- _DIRECTIONS FOR THIS TASK_: Tally the lines that include "bodies". Output the number only.

- _INFORMATION SUPPLIED_:
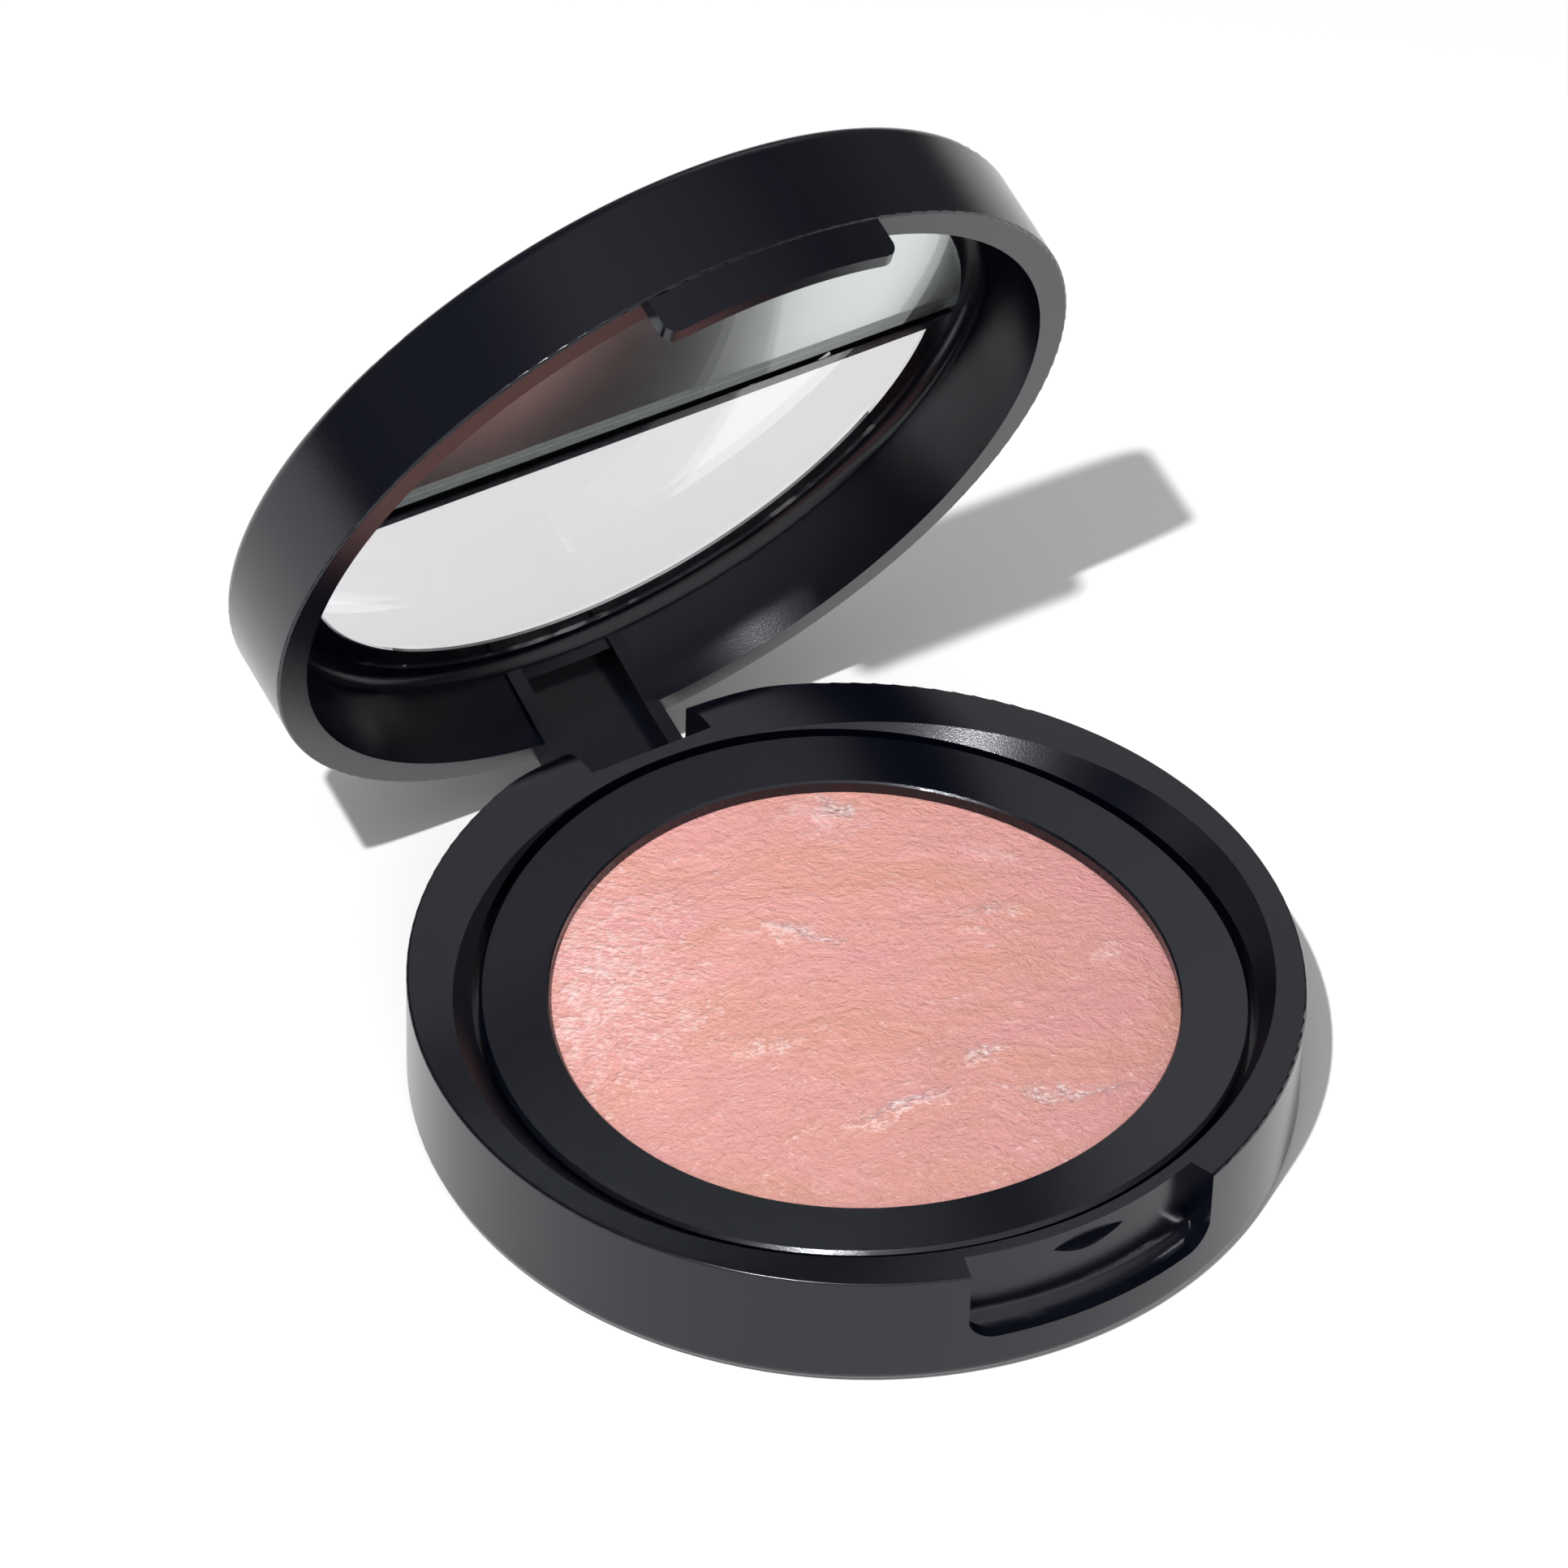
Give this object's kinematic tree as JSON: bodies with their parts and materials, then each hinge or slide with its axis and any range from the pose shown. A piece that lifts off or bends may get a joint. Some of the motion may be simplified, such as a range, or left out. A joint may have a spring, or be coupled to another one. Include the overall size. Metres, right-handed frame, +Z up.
{
  "type": "powder compact",
  "caption": "Round flip-top powder compact: domed baked powder in a framed well, hinged lid with a half-moon mirror and a half-moon window, thumb tab latch.",
  "frame": {"origin": "centre of the base's flat underside", "axes": "+Z up, +Y towards the hinge, -Y towards the thumb tab, +X to the right"},
  "size_m": [0.064, 0.0756, 0.067],
  "materials": {
    "compact_plastic": "satin black moulded plastic with a very fine grain",
    "terracotta": "unglazed terracotta",
    "baked_powder": "marbled baked powder, soft and slightly pearly",
    "glue": "set hot-melt glue",
    "label_paper": "blank satin paper sticker",
    "pin_steel": "drawn wire",
    "clear_window": "clear polished plastic",
    "mirror_glass": "clear float glass with a cut edge",
    "mirror_silver": "silvered back of the glass",
    "mounting_tape": "double-sided tape"
  },
  "bodies": {
    "base": {"base_shell": "compact_plastic", "pan_bezel": "compact_plastic", "baking_tile": "terracotta", "powder_cake": "baked_powder", "tile_adhesive": "glue", "base_label": "label_paper", "hinge_pin": "pin_steel"},
    "lid": {"lid_shell": "compact_plastic", "window_lens": "clear_window", "mirror_glass": "mirror_glass", "mirror_silvering": "mirror_silver", "mirror_tape": "mounting_tape"}
  },
  "joints": [
    {"name": "lid_hinge", "type": "hinge", "parent": "base", "child": "lid", "pos_m": [0, 0.0303, 0.004], "axis": [-1, 0, 0], "range_deg": [-70, 28]}
  ]
}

- _FULL SOLUTION_: 2